A shareholder may vote either in person or by proxy executed in
writing by the shareholder or his duly authorized attorney in
fact.
ARTICLE VI
BOARD OF
DIRECTORS
1.
Management
and Number
. The property, business and affairs of the
corporation shall be controlled and managed by a Board of Directors
consisting of three (3) members, with one (1) position to remain
vacant and with such directors to be elected annually by the
shareholders. The number of directors may be increased or decreased
from time to time by resolution of the Board of Directors, but no
decrease shall have the effect of shortening the term of any
incumbent director.
2.
Vacancies
.
Whenever any vacancy on the Board of Directors shall occur due to
death, resignation, retirement, removal, increase in the number of
directors or otherwise, a majority of directors in office, although
less than a majority of the entire Board, may fill the vacancy or
vacancies for the balance of the unexpired term or terms, at which
time a successor or successors shall be duly elected by the
shareholders and shall qualify.
3.
Quorum
.
A majority of the directors shall constitute a quorum for the
transaction of business by the Board of Directors.

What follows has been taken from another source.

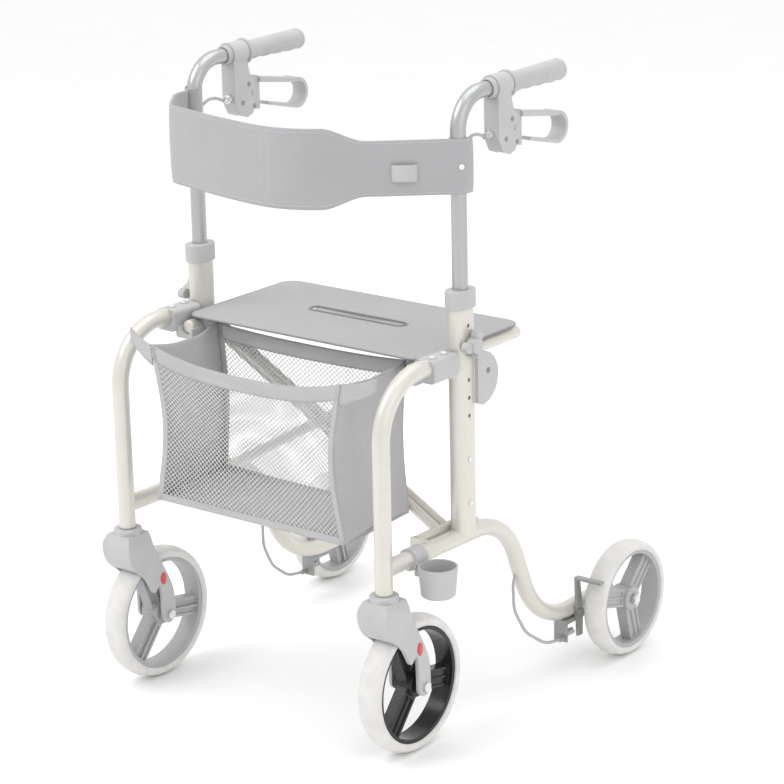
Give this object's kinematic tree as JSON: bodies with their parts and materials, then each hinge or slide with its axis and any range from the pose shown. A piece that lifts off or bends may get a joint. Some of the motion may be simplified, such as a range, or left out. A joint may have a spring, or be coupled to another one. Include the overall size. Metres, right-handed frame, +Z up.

Any act or
decision of the majority of the directors present at a meeting at
which a quorum is present shall be the act or decision of the Board
of Directors.
4.
Place
of Meetings
. Meetings of directors shall be held at the
principal office of the corporation or such other place or places,
either within or without the State of Florida, as may be agreed
upon by the Board of Directors.
5.
Regular
and Special Meetings
. Regular meetings of the Board of
Directors shall be held as frequently and at such time and place as
may be determined by the Board of Directors from time to time.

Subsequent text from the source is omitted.